The event is deeply personal for Holway, who shared her experience with substance abuse.
“I was an alcoholic. That was me. I liked to drink. I caused enough chaos in my life that when I got sober, I wanted to do the right thing. I was tired of being sick and tired,” Holway said.
She recently celebrated more than 30 years of sobriety.
“That’s the only thing that Alcoholics Anonymous and Narcotics Anonymous ever asked anybody to do is to pay it forward, and that’s what we’re here to do. Pay it forward in whatever way that we can,” Holway said. “We have taken so much from life when we’re in our disease when you get sober; it always is such an honor and a privilege to be able to give back.”
The event also holds personal significance for Moody, who is from Wilmore.
He was raised in a Christian family, with a father and maternal grandfather holding positions of Methodist pastors.
As a result, Moody grew up in the church, and in his previous adult years, he said he was a “bad boy who loved Jesus.”
However, he’s also a man with a felony conviction and who has battled substance use disorder for almost 30 years.
His drug of choice was meth, and when it wasn’t around, Moody went to the bottle.
Moody received a felony conviction at a very late age, and after serving his time and being released, he was soon arrested again for possession after not using a turn signal. He went back to serve 90 days of his 120-day sentence.
“The good Lord had cut me off his knees several times before during my life, trying to teach me a lesson, but this was the one that finally stuck. Being in jail for three months, that was my rock bottom. And that’s when we were acquainted,” Moody said.
Moody despises the word recovery and looks at his fresh start from a different perspective.
“I like to think that we are reimagined and reinvented.
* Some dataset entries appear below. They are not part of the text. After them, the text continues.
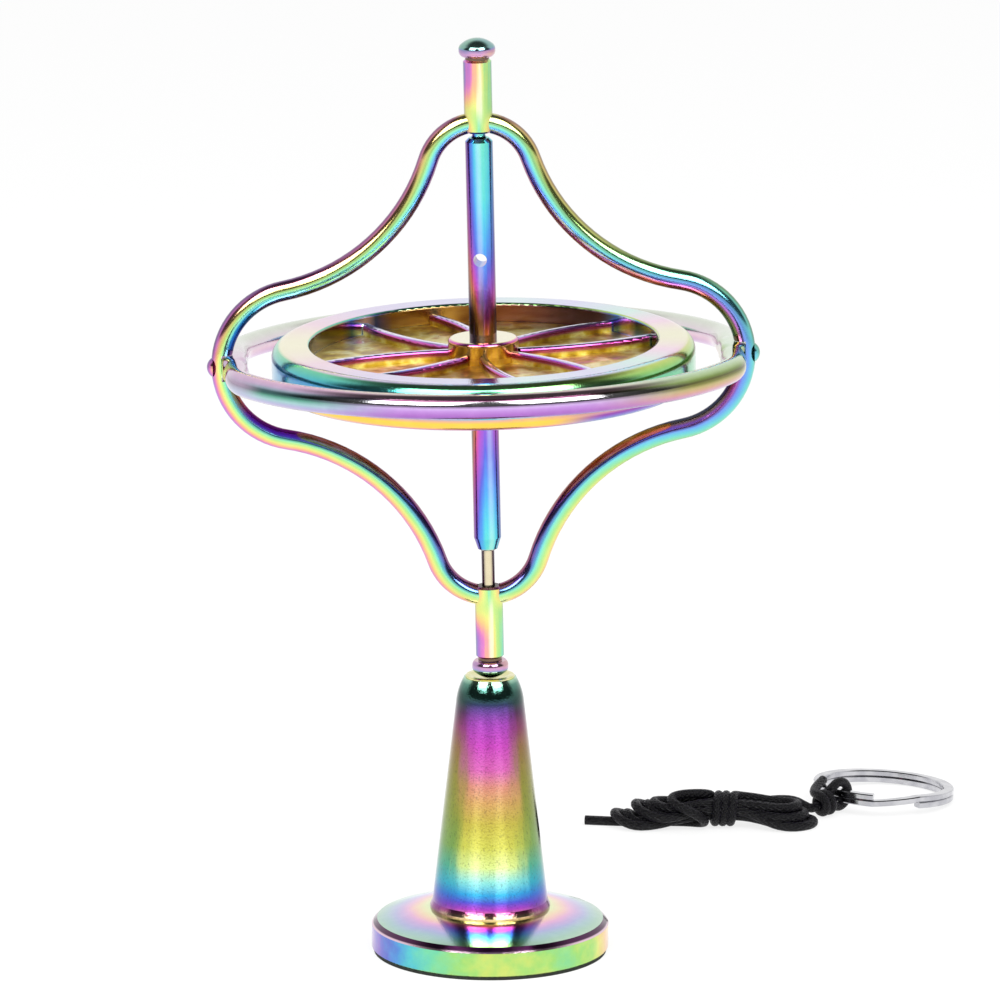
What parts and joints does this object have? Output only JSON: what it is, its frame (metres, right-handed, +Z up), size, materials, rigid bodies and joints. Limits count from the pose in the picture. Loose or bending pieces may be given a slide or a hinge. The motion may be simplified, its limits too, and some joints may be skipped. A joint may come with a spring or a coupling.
{
  "type": "gyroscope on stand",
  "caption": "Metal gyroscope with a ribbed flywheel in a cage of two crossed rings, standing on a cone-shaped stand, with a pull cord on a split ring.",
  "frame": {"origin": "middle of the stand's underside, on the surface that it stands on", "axes": "+Z up along the stand's axis, +X to the right and -Y towards the front, where the cord lies behind and to the right; the cage's upright loop is close to the XZ plane"},
  "size_m": [0.0932, 0.1117, 0.1124],
  "materials": {
    "rainbow_plate": "polished",
    "gold_plate": "polished",
    "bush_brass": "satin",
    "bare_steel": "satin",
    "ring_steel": "polished",
    "dark_pad": "matte",
    "black_cord": "satin"
  },
  "bodies": {
    "stand": {"base_pad": "dark_pad", "base_disc": "rainbow_plate", "stand_screw": "bare_steel", "stand_cone": "rainbow_plate"},
    "cup": {"cup_seat": "gold_plate"},
    "cage": {"cage_loop": "rainbow_plate", "equator_ring": "rainbow_plate", "rivet_left": "rainbow_plate", "rivet_right": "rainbow_plate", "top_knob": "rainbow_plate", "foot_knob": "rainbow_plate", "upper_bush": "bush_brass", "lower_bush": "bush_brass"},
    "rotor": {"rotor_shaft": "rainbow_plate", "flywheel": "rainbow_plate"},
    "pull_cord": {"split_ring": "ring_steel", "cord_hank": "black_cord", "cord_tail": "black_cord", "cord_lead": "black_cord", "ring_knot": "black_cord"}
  },
  "joints": [
    {"name": "precession", "type": "hinge", "parent": "stand", "child": "cup", "pos_m": [0, 0, 0.0369], "axis": [0, 0, 1], "continuous": true},
    {"name": "lean", "type": "hinge", "parent": "cup", "child": "cage", "pos_m": [0, 0, 0.0369], "axis": [-0.0349, 0.9994, 0], "range_deg": [-38.8, 41.2]},
    {"name": "rotor_spin", "type": "hinge", "parent": "cage", "child": "rotor", "pos_m": [-0.00076, -0.00003, 0.07319], "axis": [-0.0209, -0.0007, 0.9998], "continuous": true},
    {"name": "cord_lift", "type": "slide", "parent": "stand", "child": "pull_cord", "axis": [0, 0, 1], "range_m": [0, 0.12]}
  ]
}
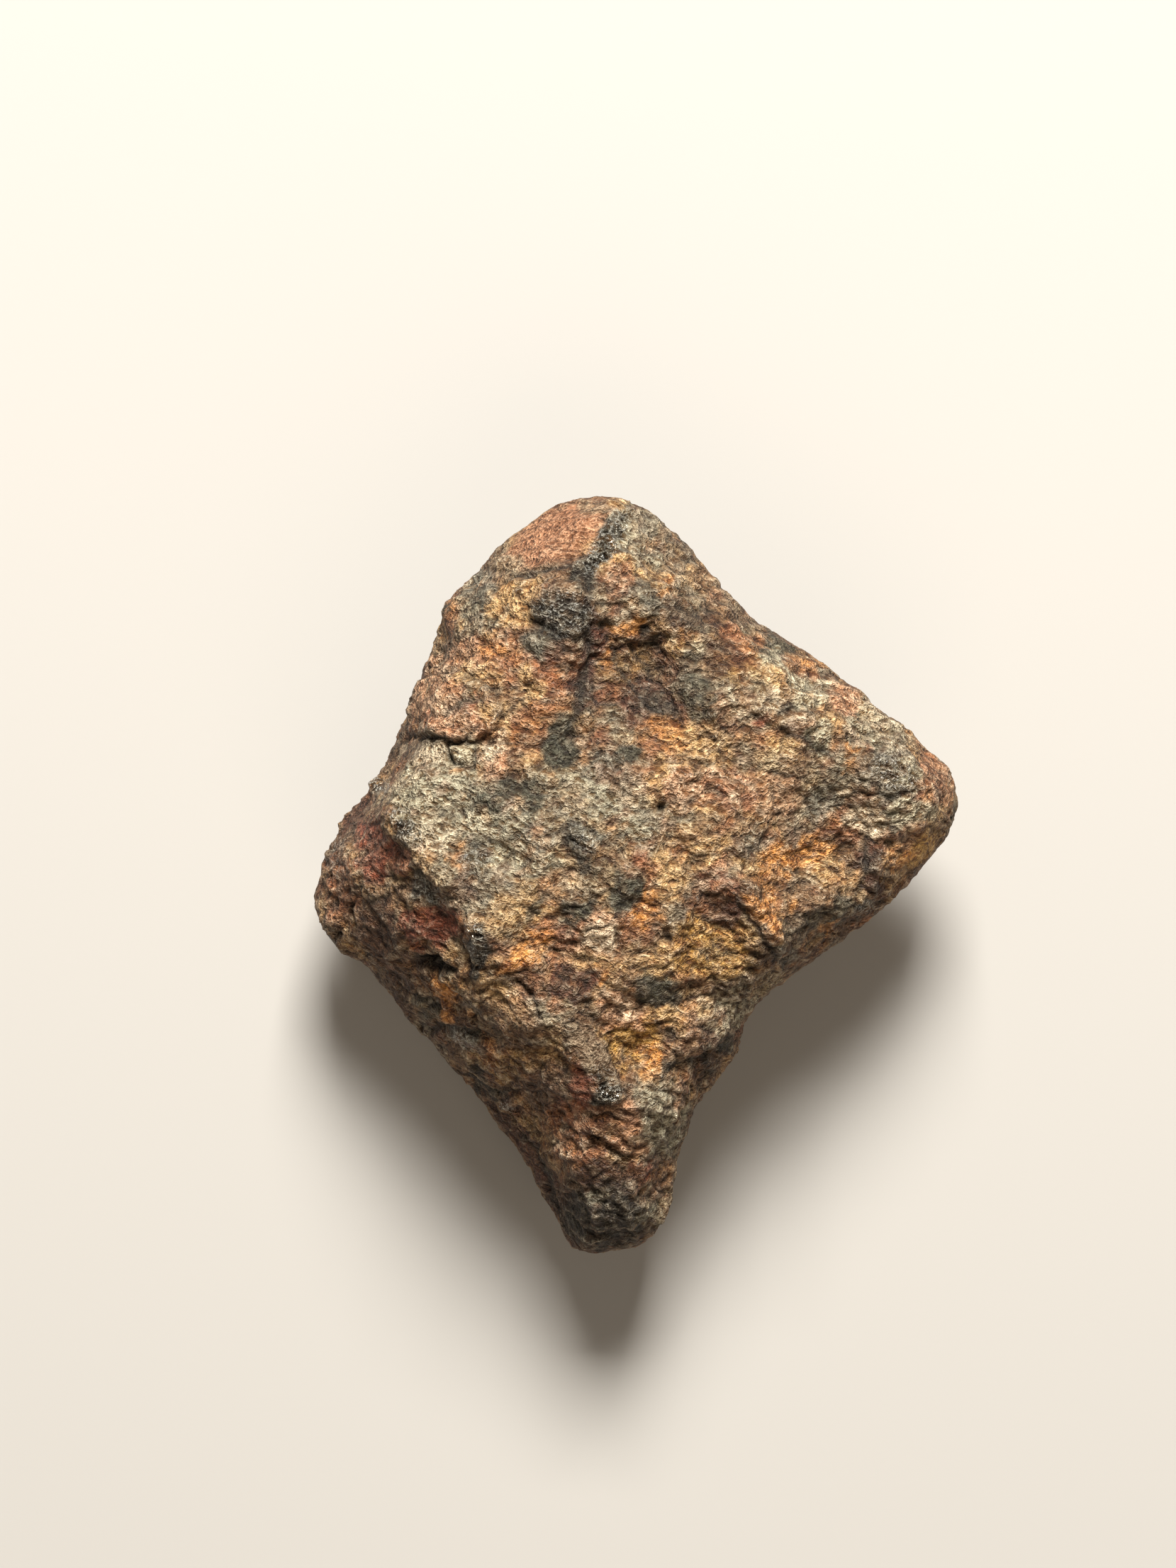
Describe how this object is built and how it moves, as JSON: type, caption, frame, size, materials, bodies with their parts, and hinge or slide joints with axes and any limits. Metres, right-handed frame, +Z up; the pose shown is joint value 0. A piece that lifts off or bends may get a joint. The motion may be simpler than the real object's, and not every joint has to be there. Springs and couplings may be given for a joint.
{
  "type": "iron meteorite",
  "caption": "Small rust-brown iron meteorite, a four-cornered lump with a blunt knob, a tapering prong and shallow hollows in its broad face; it rests on a small flat spot.",
  "frame": {"origin": "on the flat spot's plane, under the middle of the part's outline seen from above", "axes": "+Z up from the flat spot to the broad hollowed face, +Y from the prong towards the knob, +X towards the right-hand corner seen from above with the knob at the top"},
  "size_m": [0.0212, 0.025, 0.0106],
  "materials": {
    "rusted_iron": "rough weathered crust, dark brown to grey-green with rust-orange patches and small dull metallic glints on its crests"
  },
  "bodies": {
    "root": {"meteorite": "rusted_iron"}
  },
  "joints": []
}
We have renewed hearts and restored minds,” he said.
Once he began to live a renewed life, he started working with the League of Women Voters to get involved with their voting advocacy work.
After three or four years, he began working with Advocacy Based on Lived Experience, or ABLE, which is an organization by directly impacted people for directly impacted people.
“We want to engage them into civic life. A lot of people have to reengage with their families, they have to reengage with their communities of origin, and we want them to learn how to tell their stories using their own voice to rebuild the relationships that have been broken and to build new ones,” Moody said.
He hopes it will inspire others to take agency in difficult times.
“People with criminal backgrounds are too often marginalized in perpetuity. And we are trying to reach those people like us with criminal backgrounds, with addiction problems, and it does not have to be addiction specific, but trying to change the public perception and trying to create an authentic power where many of us feel that society has taken that away. We are here to say that no, we are here to reclaim that power, and we want you to know about it,” Moody said.
State lawmakers have introduced legislation pertaining to the expungement process in recent months.
This year, Kentucky Representative Daniel Grossberg, D-Louisville sponsored Kentucky House Bill 417 which would establish an automatic expungement process. There would still be requirements to be expunged to hold individuals accountable, but it would make the process much more accessible to the public.
Right now, individuals have to seek expungement on their own.
This bill did not pass, but there is still a chance Kentucky voters will be able to vote on the measure in the 2024 general election.
Until then, events like the one in September are their best chance to start anew.